Procrastination includes: checking out flight tickets to Egypt from mid to end of July 2013; visa to Egypt; a gossip couple in my course (“le girlfie” lolol and puh-leeze I really cannot stand public stickiness though I wonder there might be reasons to this dislike); looking through photos of a bf celebrating the gf’s birthday and hrmm; blog-hopping on feed.ly.

Music helps me to concentrate in my work, prevents me from wandering off. It also invokes emotions within me. Being neutral and emotionless at almost all times, music is a good escapade for me. My mood changes according to the music. I smile and hum along; or I stop whatever I am doing and think of nothing/something; or I experience mind orgasm and hit replay.

At one point I wanted to sing, but – having gorged down really dry foods before that – my throat didn’t allow that. So I could only hum in my mind. I thought of the times I used to sing spontaneously while walking on the road, or in classrooms, alone or with my best companions, at daytime or at night. It’s something I do when I feel calm and at peace – did that mean life and my internal world were tumultuous these few years? If so, how can I restore this peace?

The new earphones hurt my ear though, ear buds extending into the ear canal ouch, so I had to stop prematurely and proceed with my work in silence (with not-so-nice ambience sounds). Looking at the computer screen for 7-8 hours straight is straining my eyeballs but all that I had to do is on my laptop. Not fun.

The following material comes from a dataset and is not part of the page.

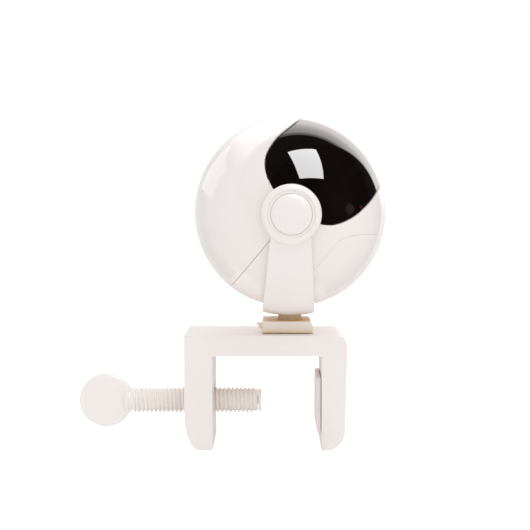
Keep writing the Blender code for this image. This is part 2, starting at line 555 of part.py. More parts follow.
def electronics():
    """The main board over the battery bay and what is wired to it."""
    board = box("main_board", (-22 * MM, -24 * MM, BOARD_LEVEL), (16 * MM, 24 * MM, BOARD_LEVEL + 1.6 * MM), HEAD,
                BOARD_GREEN)
    for number, (x, y) in enumerate(BOARD_BOSSES, 1):
        cut(board, cylinder(f"board_clearance_{number}", SCREW_HOLE, (x, y, -20 * MM), (x, y, 0), HEAD))
        fastener(f"board_screw_{number}", (x, y, BOARD_LEVEL + 1.6 * MM + GAP), (0, 0, -1), 8 * MM, HEAD)
    box("antenna", (-15 * MM, -3 * MM, 33 * MM), (15 * MM, 3 * MM, 33.8 * MM), HEAD, COPPER)
    box("battery", (-15 * MM, -20 * MM, -33 * MM), (9 * MM, 20 * MM, -26.3 * MM), HEAD, BATTERY_WRAP)
    cylinder("microphone", 3 * MM, MICROPHONE_WAY * 39.6 * MM, MICROPHONE_WAY * 42.3 * MM, HEAD, STEEL, MEDIUM)
    cylinder("status_led", 1.5 * MM, STATUS_WAY * 38.5 * MM, STATUS_WAY * 41.8 * MM, HEAD, LED_RED)
    inlet = [(0, 35 * MM), (2.8 * MM, 35 * MM), (2.8 * MM, 42.6 * MM), (4.5 * MM, 42.6 * MM),
             (4.5 * MM, 31 * MM), (0, 31 * MM)]
    jack = turned("dc_inlet", inlet, (0, 0, INLET_HEIGHT), (-1, 0, 0), HEAD, BLACK_PLASTIC, MEDIUM)
    join(jack, cylinder("inlet_pin", 0.8 * MM, (-41 * MM, 0, INLET_HEIGHT), (-34 * MM, 0, INLET_HEIGHT), HEAD))


def power_button():
    """The round button on the back of the head, and the switch that it presses."""
    stem, flange = 3.5 * MM, 4.5 * MM
    profile = [(0, 44.9 * MM), (stem - 0.4 * MM, 44.8 * MM), (stem, 44.4 * MM), (stem, 42.2 * MM),
               (flange, 42.2 * MM), (flange, 41.1 * MM), (0, 41.1 * MM)]
    turned("power_button", profile, (0, 0, 0), BUTTON_WAY, HEAD, SHELL_WHITE, MEDIUM)
    cylinder("power_switch", 3.2 * MM, BUTTON_WAY * 36.8 * MM, BUTTON_WAY * 40.3 * MM, HEAD, BLACK_PLASTIC)


clamp_frame()
clamp_pad()
thumb_screw()
swivel_base()
yoke()
pivots()
head_shells()
camera_module()
electronics()
power_button()
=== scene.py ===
"""The looks of the baby monitor camera: fine surfaces, materials, a plain studio and the camera."""
import json
from math import ceil, cos, pi, radians, sin, sqrt

import bmesh
import bpy
import numpy as np
from mathutils import Matrix, Quaternion, Vector
from mathutils.geometry import delaunay_2d_cdt


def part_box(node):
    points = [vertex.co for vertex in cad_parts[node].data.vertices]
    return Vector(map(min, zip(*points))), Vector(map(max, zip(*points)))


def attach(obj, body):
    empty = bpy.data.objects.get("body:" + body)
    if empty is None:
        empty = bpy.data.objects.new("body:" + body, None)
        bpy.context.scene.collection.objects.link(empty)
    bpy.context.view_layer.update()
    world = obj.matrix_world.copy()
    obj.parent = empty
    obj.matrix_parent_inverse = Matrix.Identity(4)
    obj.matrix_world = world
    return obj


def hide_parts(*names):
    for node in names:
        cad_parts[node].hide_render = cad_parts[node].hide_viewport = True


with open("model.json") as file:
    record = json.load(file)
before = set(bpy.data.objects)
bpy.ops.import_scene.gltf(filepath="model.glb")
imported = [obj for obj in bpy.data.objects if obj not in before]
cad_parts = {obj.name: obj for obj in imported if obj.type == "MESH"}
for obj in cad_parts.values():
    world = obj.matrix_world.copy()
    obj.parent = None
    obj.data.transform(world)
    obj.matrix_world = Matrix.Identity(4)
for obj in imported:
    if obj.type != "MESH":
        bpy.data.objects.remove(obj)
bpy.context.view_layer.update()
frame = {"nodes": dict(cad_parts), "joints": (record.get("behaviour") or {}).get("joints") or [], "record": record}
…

Everyday was the same old bleakness of the same old people food thoughts. Can’t really identify what made me hmmm slightly happy everyday. So this is how adult working world feels like? Gee what a wonderful world. Something must’ve changed me from being happy to being meh, haven’t found a chance/way to reverse this in my current environment unless I’m alone.

Oh wait, talking to the Chinese guy makes me slightly happy today, don’t know why. And also chatting with Mr. E online, though I hate that it had to stop somewhere awkwardly and never continue (until the conversation picks up itself again tomorrow, perhaps). Didn’t think of looking for him when I was feeling lonely since a few hours ago though, don’t know why either.

Yes the Chinese guy is somewhat cute and yes he has that perfect body shape with T-shirt and light-washed jeans heee *shallow but no this is not a love story; nor is anything romantic blooming around.

12.08AM. Edited this entry once, then added a few things here and there. I should probably get back to work? Byebye.